Objective:
Copy every line of the listing exactly.

[Object data in JSON]
Start

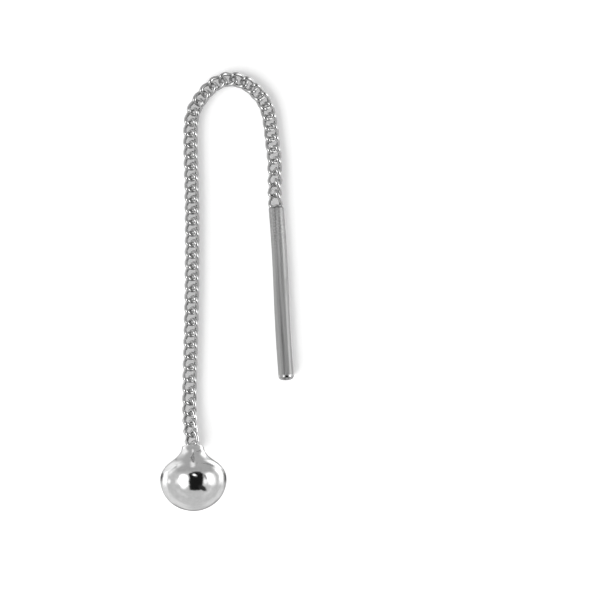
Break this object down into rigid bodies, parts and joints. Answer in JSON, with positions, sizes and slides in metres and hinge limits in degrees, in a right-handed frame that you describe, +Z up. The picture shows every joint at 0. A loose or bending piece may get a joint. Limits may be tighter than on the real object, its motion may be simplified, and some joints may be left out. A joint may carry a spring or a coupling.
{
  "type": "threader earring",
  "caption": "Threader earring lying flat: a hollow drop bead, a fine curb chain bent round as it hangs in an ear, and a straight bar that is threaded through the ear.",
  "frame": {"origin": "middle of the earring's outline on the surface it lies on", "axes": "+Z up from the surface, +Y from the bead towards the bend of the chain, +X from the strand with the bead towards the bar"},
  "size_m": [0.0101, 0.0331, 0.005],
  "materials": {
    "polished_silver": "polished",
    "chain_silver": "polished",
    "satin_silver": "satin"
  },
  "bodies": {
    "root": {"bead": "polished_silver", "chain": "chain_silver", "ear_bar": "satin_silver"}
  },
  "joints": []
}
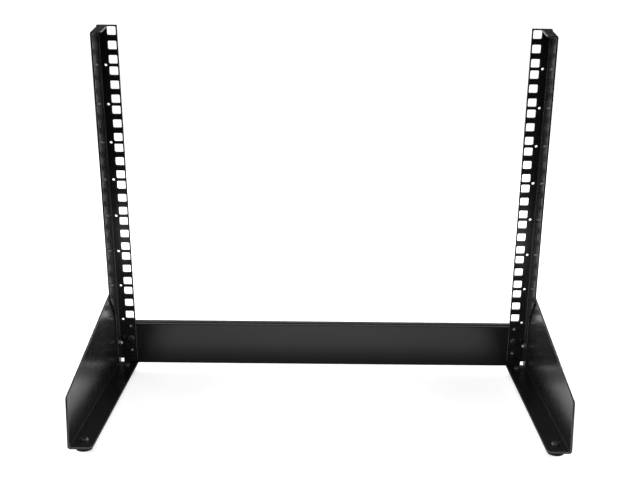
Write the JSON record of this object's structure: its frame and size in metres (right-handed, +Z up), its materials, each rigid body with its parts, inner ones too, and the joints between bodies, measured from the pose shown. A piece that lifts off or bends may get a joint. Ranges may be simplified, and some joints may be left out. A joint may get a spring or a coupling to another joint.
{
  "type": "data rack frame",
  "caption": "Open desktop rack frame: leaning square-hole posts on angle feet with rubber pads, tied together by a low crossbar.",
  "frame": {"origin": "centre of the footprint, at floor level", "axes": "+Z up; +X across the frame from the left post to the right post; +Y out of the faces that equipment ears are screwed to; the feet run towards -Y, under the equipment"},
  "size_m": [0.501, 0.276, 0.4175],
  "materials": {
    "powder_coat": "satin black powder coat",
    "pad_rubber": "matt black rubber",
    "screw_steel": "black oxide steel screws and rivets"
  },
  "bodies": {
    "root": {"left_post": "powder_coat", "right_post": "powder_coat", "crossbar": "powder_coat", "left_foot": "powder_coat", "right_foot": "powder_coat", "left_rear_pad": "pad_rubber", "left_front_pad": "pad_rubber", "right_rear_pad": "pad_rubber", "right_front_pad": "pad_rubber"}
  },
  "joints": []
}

End

Result for this exercise:
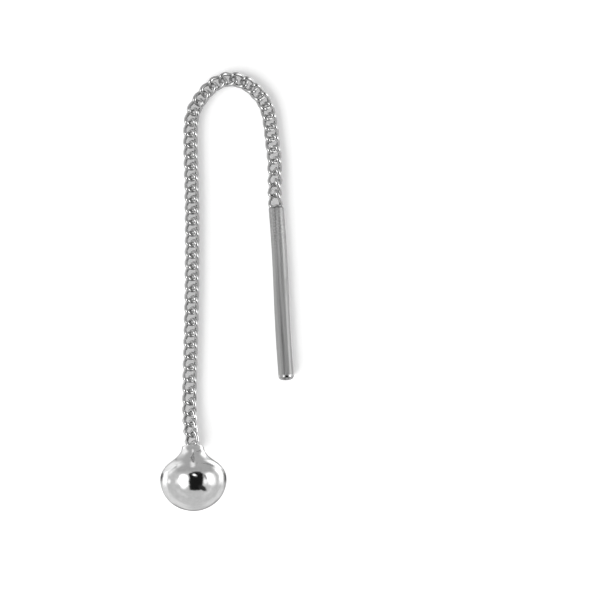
Break this object down into rigid bodies, parts and joints. Answer in JSON, with positions, sizes and slides in metres and hinge limits in degrees, in a right-handed frame that you describe, +Z up. The picture shows every joint at 0. A loose or bending piece may get a joint. Limits may be tighter than on the real object, its motion may be simplified, and some joints may be left out. A joint may carry a spring or a coupling.
{
  "type": "threader earring",
  "caption": "Threader earring lying flat: a hollow drop bead, a fine curb chain bent round as it hangs in an ear, and a straight bar that is threaded through the ear.",
  "frame": {"origin": "middle of the earring's outline on the surface it lies on", "axes": "+Z up from the surface, +Y from the bead towards the bend of the chain, +X from the strand with the bead towards the bar"},
  "size_m": [0.0101, 0.0331, 0.005],
  "materials": {
    "polished_silver": "polished",
    "chain_silver": "polished",
    "satin_silver": "satin"
  },
  "bodies": {
    "root": {"bead": "polished_silver", "chain": "chain_silver", "ear_bar": "satin_silver"}
  },
  "joints": []
}
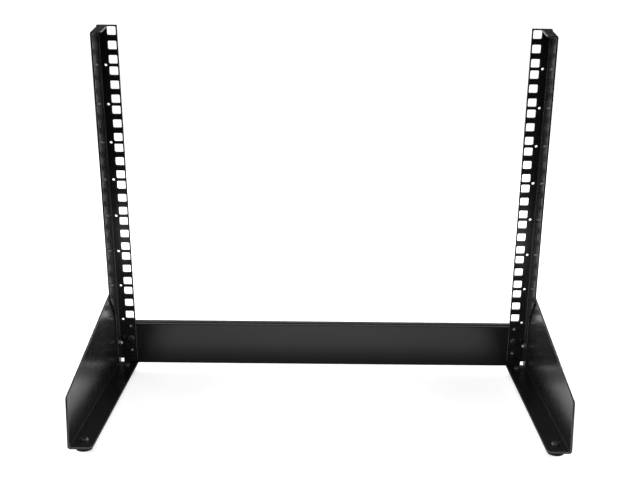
Write the JSON record of this object's structure: its frame and size in metres (right-handed, +Z up), its materials, each rigid body with its parts, inner ones too, and the joints between bodies, measured from the pose shown. A piece that lifts off or bends may get a joint. Ranges may be simplified, and some joints may be left out. A joint may get a spring or a coupling to another joint.
{
  "type": "data rack frame",
  "caption": "Open desktop rack frame: leaning square-hole posts on angle feet with rubber pads, tied together by a low crossbar.",
  "frame": {"origin": "centre of the footprint, at floor level", "axes": "+Z up; +X across the frame from the left post to the right post; +Y out of the faces that equipment ears are screwed to; the feet run towards -Y, under the equipment"},
  "size_m": [0.501, 0.276, 0.4175],
  "materials": {
    "powder_coat": "satin black powder coat",
    "pad_rubber": "matt black rubber",
    "screw_steel": "black oxide steel screws and rivets"
  },
  "bodies": {
    "root": {"left_post": "powder_coat", "right_post": "powder_coat", "crossbar": "powder_coat", "left_foot": "powder_coat", "right_foot": "powder_coat", "left_rear_pad": "pad_rubber", "left_front_pad": "pad_rubber", "right_rear_pad": "pad_rubber", "right_front_pad": "pad_rubber"}
  },
  "joints": []
}